The possible problems with such annotated metadata

Remember the first time of the Web when people were using metadata in their HTML header files? Remember the time when search bots were using this information to return relevant data to users? Remember the time when search bots stop using them because people were only using them to tricks the search bots to bring people to their web pages even if their search queries where really not relevant with the content of the returned web page results? It is exactly why people lose faith in metadata. And it is exactly why I have doubts in social tagging (but this is another story).

The problem with the early principles of annotating metadata to documents is that people were able to annotate their web documents with any metadata information, related or not with the content of these documents. At the end, web publishers were not annotating their documents with relevant information in relation with their content, but only with information that would bring traffic to their web sites.

You are probably thinking something like this: “Fred, you said that the semantic web formats: RDF, OWL, or any other, are simply sort of metadata files that could be annotated to current web documents to describe them, their meaning and semantic. So, don’t you think that the result would be the same as the HTML headers’ metadata? That people would try to tricks the semantic web search engines, crawlers and software agents?”

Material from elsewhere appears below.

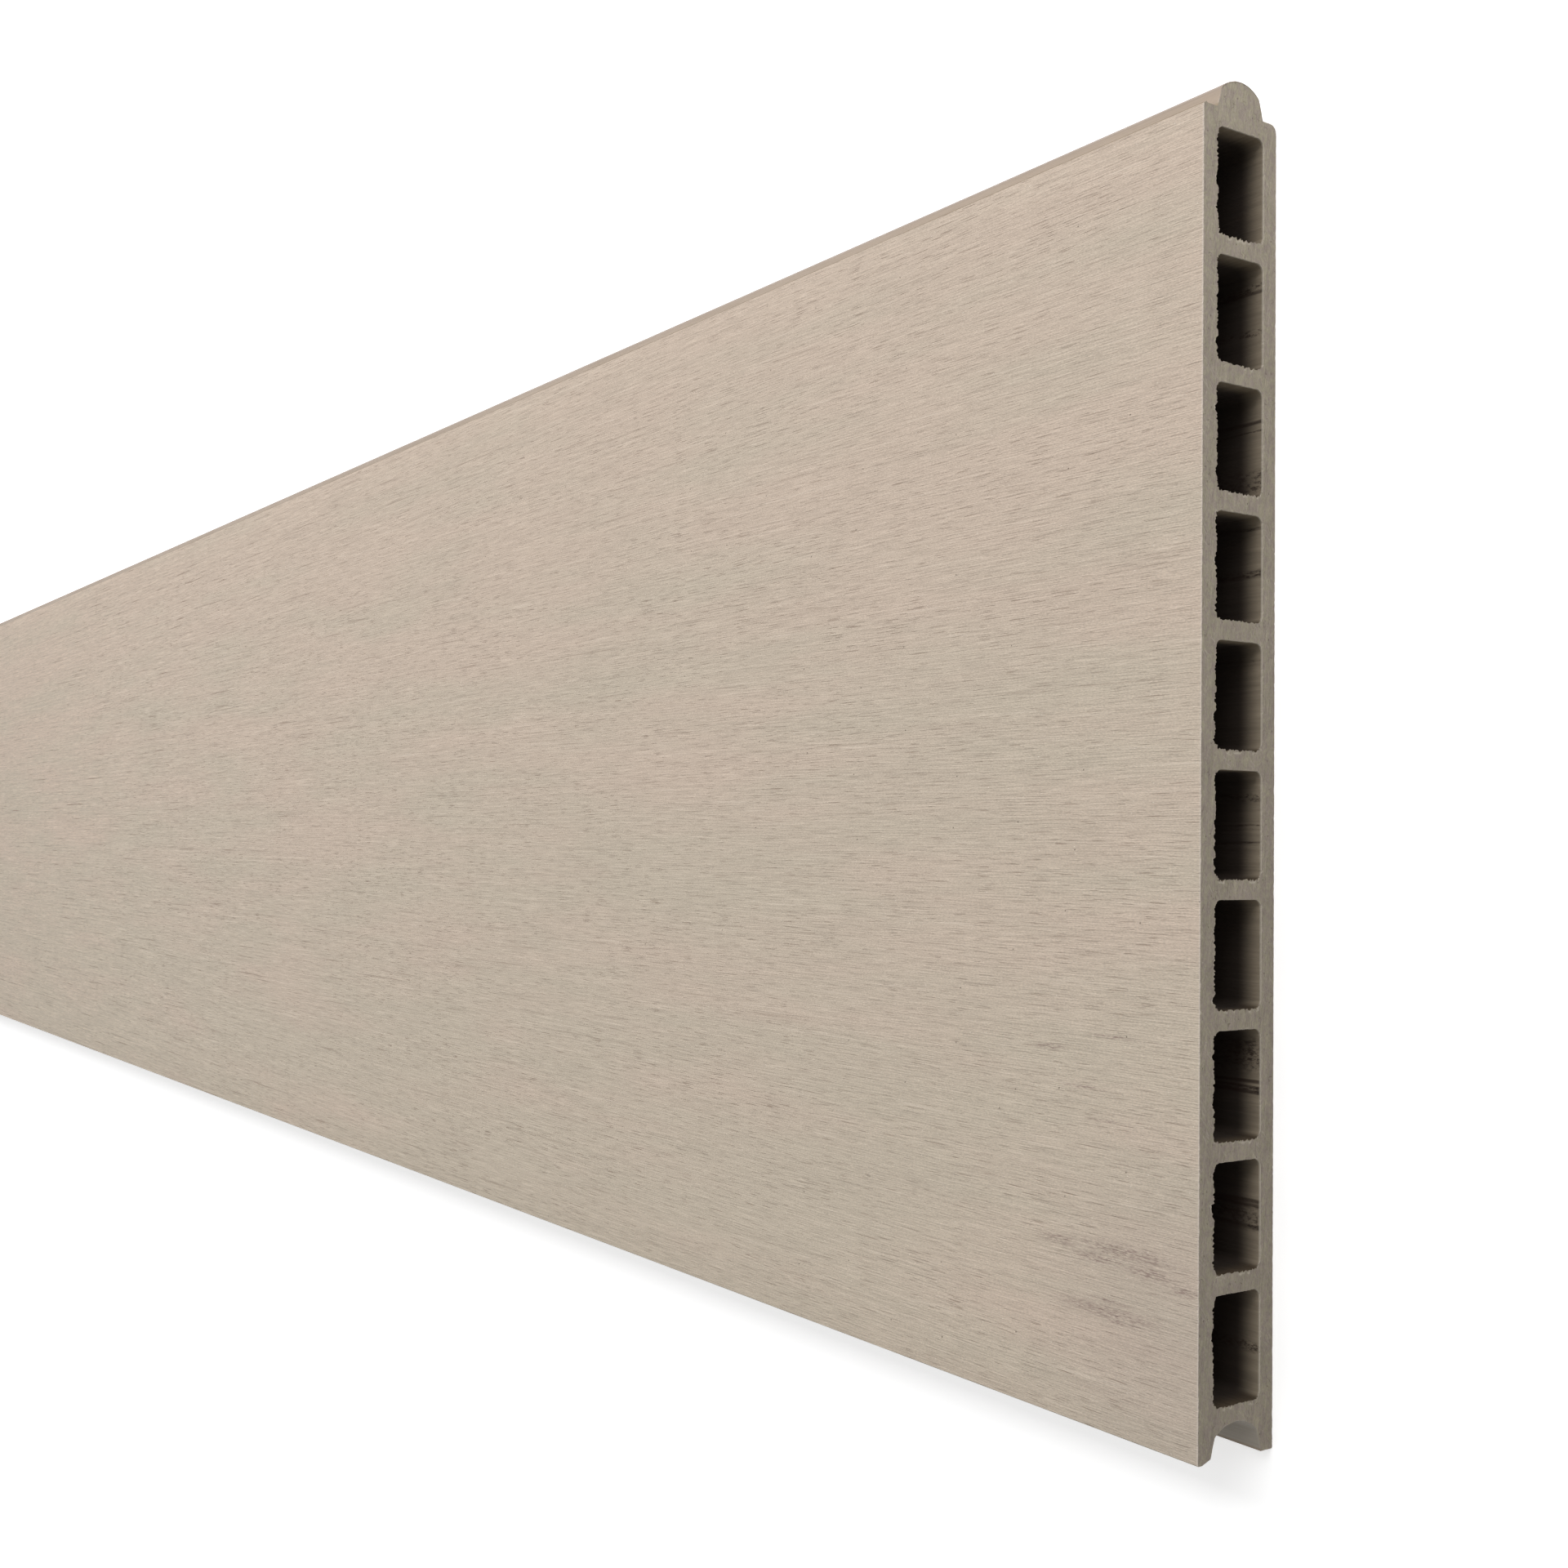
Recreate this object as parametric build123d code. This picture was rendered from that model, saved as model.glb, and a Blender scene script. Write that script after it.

The solution: Semantic-Web-Of-Trust

Bellow is a short description of the Web of Trust saw by Tim Berners-Lee, the father of the Web and the Semantic Web, wrote in 1997.

“In cases in which a high level of trust is needed for metadata, digitally signed metadata will allow the Web to include a “Web of trust”. The Web of trust will be a set of documents on the Web that are digitally signed with certain keys and contain statements about those keys and bout other documents. Like the Web itself, the Web of trust will not need to have a specific structure, such as a tree or a matrix. Statements of trust can be added in such a way as to reflect actual trust exactly. People learn to trust through experience and though recommendation. We change our minds about who we trust and for what purposes. The Web of trust must allow us to express this.”

At that time, Mr. Berners-Lee saw digital signatures as a way to ensure who the author of a metadata annotation is to add trust in that metadata. Some people could also think about PGP’s [PKI] Web of trust system.

Other people, like Shelley Powers, thought about annotating RDF content to links (by example, annotating descriptive information about a link to a local hardware store), and using reification principles to infer trust in the relation: I trust him, you trust me, so you trust him.

Many studies are done to try to find what is the best way to add trust to the Web and in a near future, the Semantic Web. Some techniques, like PGP’s are tested and effective. However, could they be applied for the Semantic Web? What is the best system we can use for the Semantic Web? Is the system already created? Is it to be created?

One thing is sure is that such a system will have to be present in the Semantic Web if we want it to succeed.